Wednesday, November 19, 2014

Young kids may choose "healthy" food, but do they eat it

I try to stay away from politics on this site (I have other places for that), but our present administration is fixated on controlling kids' diet at school.

And now, a Johns Hopkins Bloomberg Public Health Study of 274 K-2nd grade NY public school kids. At one chicken and veggie entree day, they watched to see if the kids chose a fruit, a veggie, whole grain bread, or low fat milk.

Seventy-five percent chose the lean entree. Only 58% grabbed a piece of fruit. Fifty-nine percent took a veggie.

But--sadly--only 75% even took a bite of the entree, and 25% ate a morsel of the veggie.

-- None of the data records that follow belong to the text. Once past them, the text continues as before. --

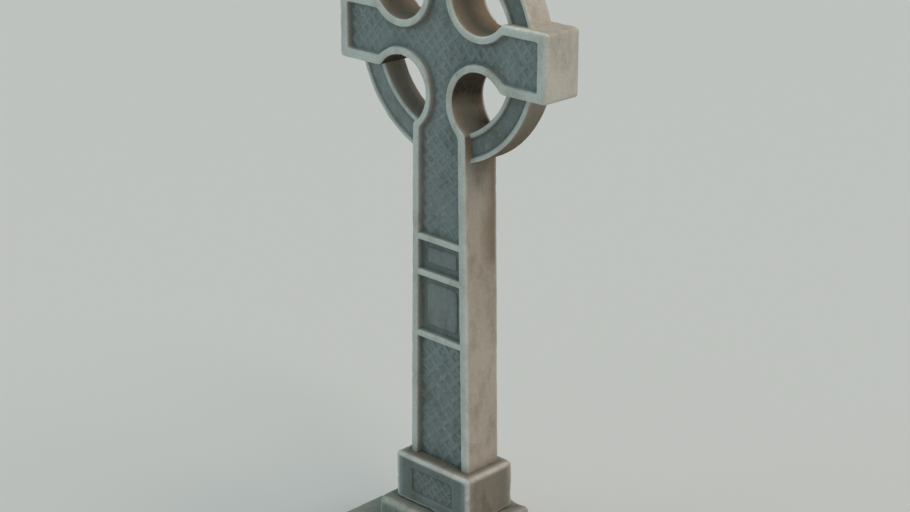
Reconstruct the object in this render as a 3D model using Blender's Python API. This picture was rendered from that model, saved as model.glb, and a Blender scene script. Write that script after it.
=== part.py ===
# A carved stone cross with a ring behind its arms, standing on a plinth and two steps.
# Metres, +Z up. The front faces -Y, and the ground is at z = 0.

import math

import bmesh
import bpy

# Cross
ARM_SPAN = 0.804
ARM_HEIGHT = 0.194
CROSS_DEPTH = 0.135
SHAFT_FOOT_WIDTH = 0.240
SHAFT_HEAD_WIDTH = 0.203
SHAFT_RISE = 1.286            # from the plinth's top to the middle of the arms
TOP_ARM_RISE = 0.400          # from the middle of the arms to the top

# Hollows between the arms
HOLLOW_RADIUS = 0.100
HOLLOW_OFFSET = 0.152         # from the middle of the cross, sideways and up
HOLLOW_STEPS = 18

# Ring
RING_INNER_RADIUS = 0.257
RING_OUTER_RADIUS = 0.342
RING_DEPTH = 0.085
RING_EDGE = 0.016             # raised edge on each side of the ring's channel
RING_CHANNEL = 0.007
RING_STEPS = 64

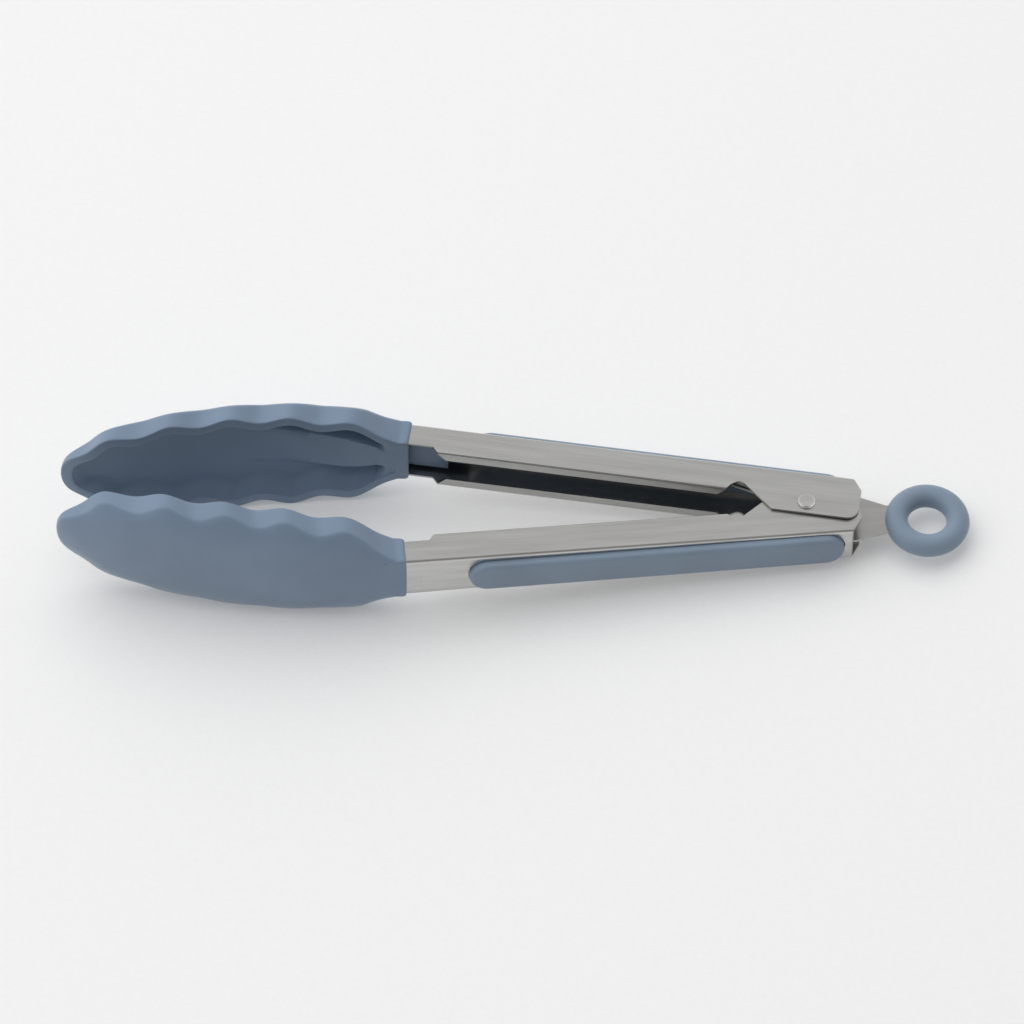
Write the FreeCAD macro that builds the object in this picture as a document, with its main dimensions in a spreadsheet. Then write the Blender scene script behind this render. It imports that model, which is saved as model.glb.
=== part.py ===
"""Spring loaded kitchen tongs: two hinged steel channels with silicone heads and a pull-ring lock.

Millimetres, +Z along the pivot. The origin is the middle of the hang ring's hole, the heads lie
towards -X, and the outer arm is on the +Y side. Each arm piece is drawn in the arm's own axes:
origin on the pivot, X along the arm, Y towards its back. The inner arm is the same way round,
turned over about X.
"""
import FreeCAD, Part
import math
import os

import Sketcher
from FreeCAD import Placement, Rotation, Vector

DRIVING_SIZES = [
    # the whole tool
    ("half_opening", 7.07, "angle of each arm from the centre line, degrees"),
    ("ring_to_pivot", 34.9, "hang ring centre to pivot axis"),
    # arm channels
    ("sheet_gauge", 0.7, "steel thickness of the arms"),
    ("back_offset", 10.7, "outer face of an arm's back from the pivot"),
    ("rim_offset", 1.26, "folded lip's face from the pivot"),
    ("collar_edge", 3.4, "edge of the side walls beside the head"),
    ("outer_height", 15.5, "outer arm across its side walls"),
    ("inner_head_height", 16.0, "inner arm across its side walls, head end"),
    ("inner_tail_height", 13.3, "inner arm across its side walls, tail end"),
    ("lip_reach", 3.3, "width of the folded lips"),
    ("arm_front", 122.0, "pivot to the arm's buried front end"),
    ("lip_front", 106.8, "pivot to the front end of the lips"),
    ("lip_slant", 2.4, "slant of each lip's ends"),
    ("lip_step", 1.8, "length of the step down to the collar edge"),
    ("lip_back", 23.4, "pivot to the back end of the lips"),
    ("notch_reach", 20.0, "pivot to the top of the relief notch"),
    ("outer_notch", 3.2, "depth of the outer arm's relief notch past the lips"),
    ("inner_notch", 1.9, "depth of the inner arm's relief notch past the lips"),
    ("ear_front", 9.6, "pivot to the front corner of the ear"),
    ("ear_edge", 3.8, "ear's edge beyond the pivot"),
    ("tail_reach", 15.06, "pivot to the end of the ears"),
    ("tail_back", 12.0, "pivot to the end of the back wall"),
    ("tail_corner", 6.3, "where the slanted ear corner meets the ear's end"),
    ("ear_rounding", 3.6, "radius of the ear's free corner"),
    ("bend_radius", 1.2, "outer radius of the channel's bends"),
    ("notch_rounding", 1.4, "radius at the top of the relief notch"),
    # grip pads
    ("slot_front", 98.1, "pivot to the front end of the pad's slot"),
    ("slot_back", 10.1, "pivot to the back end of the pad's slot"),
    ("slot_half", 5.85, "half width of the pad's slot"),
    ("pad_gap", 0.2, "gap around the pad in its slot"),
    ("pad_proud", 2.5, "pad's height above the arm's back"),
    ("pad_rounding", 1.3, "radius of the pad's upper edge"),
    ("flange_back", 28.0, "pivot to the back end of the pad's inner flange"),
    ("flange_half", 6.2, "half width of the inner flange"),
    ("flange_gauge", 1.0, "thickness of the inner flange"),
    # pivot
    ("pin_radius", 2.0, "rivet shank"),
    ("pin_clearance", 0.05, "radial clearance in the ears"),
    ("rivet_head_radius", 2.6, "rivet head"),
    ("rivet_head_height", 1.0, "rivet head above the ear"),
    ("head_play", 0.05, "play between rivet head and ear"),
    # torsion spring
    ("wire_radius", 0.5, "spring wire"),
    ("coil_radius", 3.5, "mean radius of the coils"),
    ("coil_pitch", 1.3, "rise of one turn"),
    ("coil_turns", 3.0, "whole turns in each coil"),
    ("coil_start", 1.05, "first turn's height over the middle plane"),
    ("leg_reach", 23.0, "pivot to the end of a spring leg"),
    # lock plate and ring
    ("plate_gauge", 0.8, "lock plate thickness"),
    ("plate_half", 7.8, "lock plate's half width"),
    ("plate_front", 8.5, "pivot to the plate's front end"),
    ("plate_shoulder", 14.5, "pivot to the start of the plate's taper"),
    ("taper_back", 23.0, "pivot to the end of the plate's taper"),
    ("neck_half", 4.8, "half width where the plate enters the ring"),
    ("eye_outer", 10.4, "outer radius of the plate's eye"),
    ("eye_inner", 7.0, "inner radius of the plate's eye"),
    ("slot_ring_side", 7.2, "travel slot's centre on the ring side"),
    ("slot_head_side", 2.1, "travel slot's centre on the head side"),
    ("ring_radius", 8.8, "hang ring's centre line"),
    ("ring_section", 3.4, "hang ring's section radius"),
    ("hole_radius", 5.5, "hang hole"),
    # heads
    ("collar_front", 115.6, "pivot to the collar's open end"),
    ("head_tip", 213.7, "pivot to the head's tip"),
    ("cover_wall", 0.8, "silicone around the arm in the collar"),
    ("collar_half", 8.6, "collar's half width"),
    ("head_half", 19.8, "head's greatest half width"),
    ("head_widest", 162.0, "pivot to the head's widest place"),
    ("shoulder_start", 119.0, "pivot to where the head leaves the collar"),
    ("wave_height", 1.2, "scallop of the head's edge"),
    ("wave_pitch", 16.75, "length of one scallop"),
    ("first_crest", 132.4, "pivot to the first scallop's crest"),
    ("crown_radius", 52.0, "head's back across its width"),
    ("rim_width", 3.4, "flat rim around the scoop"),
    ("floor_gauge", 3.2, "silicone behind the scoop"),
    ("core_half", 5.6, "half width of the nylon spine"),
    ("core_gauge", 1.4, "thickness of the nylon spine"),
    ("core_reach", 198.0, "pivot to the front of the nylon spine"),
    ("tongue_front", 104.5, "pivot to the tongue's shoulder"),
    ("tongue_tip", 98.8, "pivot to the tongue's narrow tip"),
    ("tongue_face", 6.0, "tongue's face from the pivot"),
]

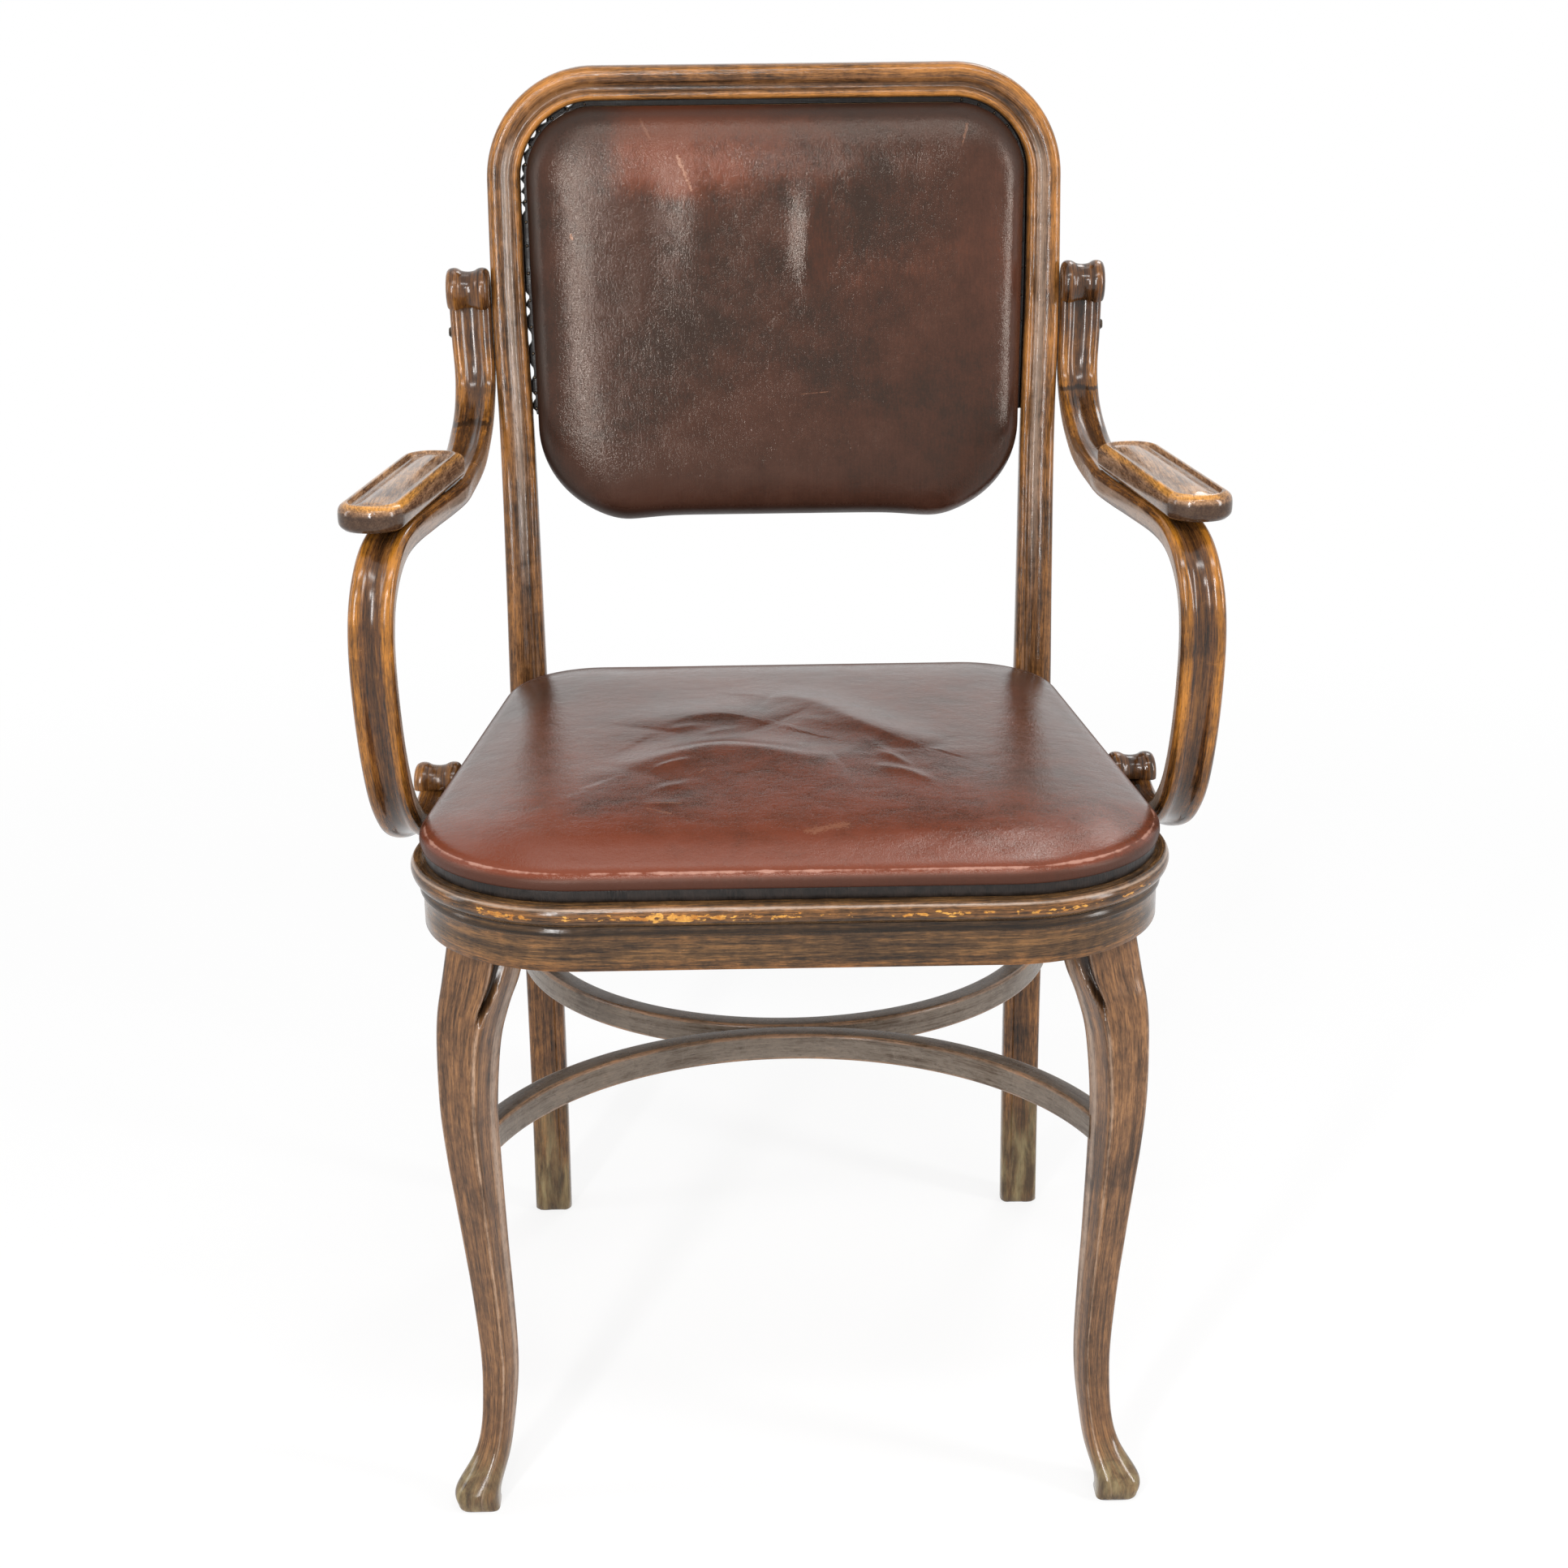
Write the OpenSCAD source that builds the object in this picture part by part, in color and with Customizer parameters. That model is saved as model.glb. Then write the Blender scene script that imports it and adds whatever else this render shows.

Inerestingly, the kids were more likely to finish their food if a teacher ate in the cafeteria with them. More ate fruit and veggies if the atmosphere was quiet.  Also, food cut in smaller pieces was more likely to be consumed.

If lunch hours are too short, noisy, and distracting, little kids may pick or rush off.

I also venture to think that soggy, steam table veggies may not be appealing or even taste bitter. Apples may be hard to eat with teeth missing. That sort of thing.

I know some of the admin programs have drawn complaints that calorie counts are too low for kids with athletics after school and that kids toss a lot of the food.